Given data |
_____

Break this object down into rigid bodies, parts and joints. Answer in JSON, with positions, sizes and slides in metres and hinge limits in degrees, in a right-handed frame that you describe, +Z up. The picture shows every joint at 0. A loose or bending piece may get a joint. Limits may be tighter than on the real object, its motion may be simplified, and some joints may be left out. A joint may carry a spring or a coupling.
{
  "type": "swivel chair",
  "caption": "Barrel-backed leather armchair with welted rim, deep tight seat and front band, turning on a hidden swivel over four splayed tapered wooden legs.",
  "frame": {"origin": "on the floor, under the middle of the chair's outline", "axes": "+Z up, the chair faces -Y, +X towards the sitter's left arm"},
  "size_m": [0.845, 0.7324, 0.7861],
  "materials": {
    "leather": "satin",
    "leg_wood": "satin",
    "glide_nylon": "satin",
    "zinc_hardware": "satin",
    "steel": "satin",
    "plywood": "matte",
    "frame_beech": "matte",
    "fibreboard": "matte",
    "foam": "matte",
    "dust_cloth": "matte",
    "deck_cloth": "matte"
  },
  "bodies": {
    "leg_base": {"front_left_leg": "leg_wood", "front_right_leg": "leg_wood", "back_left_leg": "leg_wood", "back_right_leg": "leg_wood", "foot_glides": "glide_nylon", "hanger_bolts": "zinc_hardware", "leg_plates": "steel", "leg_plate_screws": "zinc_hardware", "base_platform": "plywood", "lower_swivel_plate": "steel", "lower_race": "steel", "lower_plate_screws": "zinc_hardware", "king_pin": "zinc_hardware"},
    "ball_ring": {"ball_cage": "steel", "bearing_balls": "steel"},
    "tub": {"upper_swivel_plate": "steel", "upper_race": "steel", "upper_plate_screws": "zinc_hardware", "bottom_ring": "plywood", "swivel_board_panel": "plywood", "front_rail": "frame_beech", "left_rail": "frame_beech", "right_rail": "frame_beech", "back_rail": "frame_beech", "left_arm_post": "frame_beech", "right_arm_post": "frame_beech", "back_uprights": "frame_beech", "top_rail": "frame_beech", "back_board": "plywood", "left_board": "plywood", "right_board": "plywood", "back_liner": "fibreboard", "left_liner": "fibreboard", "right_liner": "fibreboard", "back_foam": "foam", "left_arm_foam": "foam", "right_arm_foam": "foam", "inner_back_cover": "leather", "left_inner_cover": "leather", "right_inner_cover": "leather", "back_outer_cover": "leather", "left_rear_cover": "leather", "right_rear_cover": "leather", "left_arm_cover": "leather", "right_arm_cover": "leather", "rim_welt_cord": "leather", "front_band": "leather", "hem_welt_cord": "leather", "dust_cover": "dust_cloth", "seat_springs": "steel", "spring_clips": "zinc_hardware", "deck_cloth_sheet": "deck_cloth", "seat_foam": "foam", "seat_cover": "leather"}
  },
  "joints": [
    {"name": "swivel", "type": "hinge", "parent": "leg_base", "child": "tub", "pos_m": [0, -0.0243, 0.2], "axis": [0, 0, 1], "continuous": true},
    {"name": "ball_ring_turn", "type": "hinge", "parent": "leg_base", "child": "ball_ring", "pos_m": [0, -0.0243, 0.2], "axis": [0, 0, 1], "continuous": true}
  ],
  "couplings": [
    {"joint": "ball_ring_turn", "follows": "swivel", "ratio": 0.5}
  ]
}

_____

Directions for this task | Scan the material above for the string "with" and report each line where you find it.

Task result |
Break this object down into rigid bodies, parts and joints. Answer in JSON, with positions, sizes and slides in metres and hinge limits in degrees, in a right-handed frame that you describe, +Z up. The picture shows every joint at 0. A loose or bending piece may get a joint. Limits may be tighter than on the real object, its motion may be simplified, and some joints may be left out. A joint may carry a spring or a coupling.
  "caption": "Barrel-backed leather armchair with welted rim, deep tight seat and front band, turning on a hidden swivel over four splayed tapered wooden legs.",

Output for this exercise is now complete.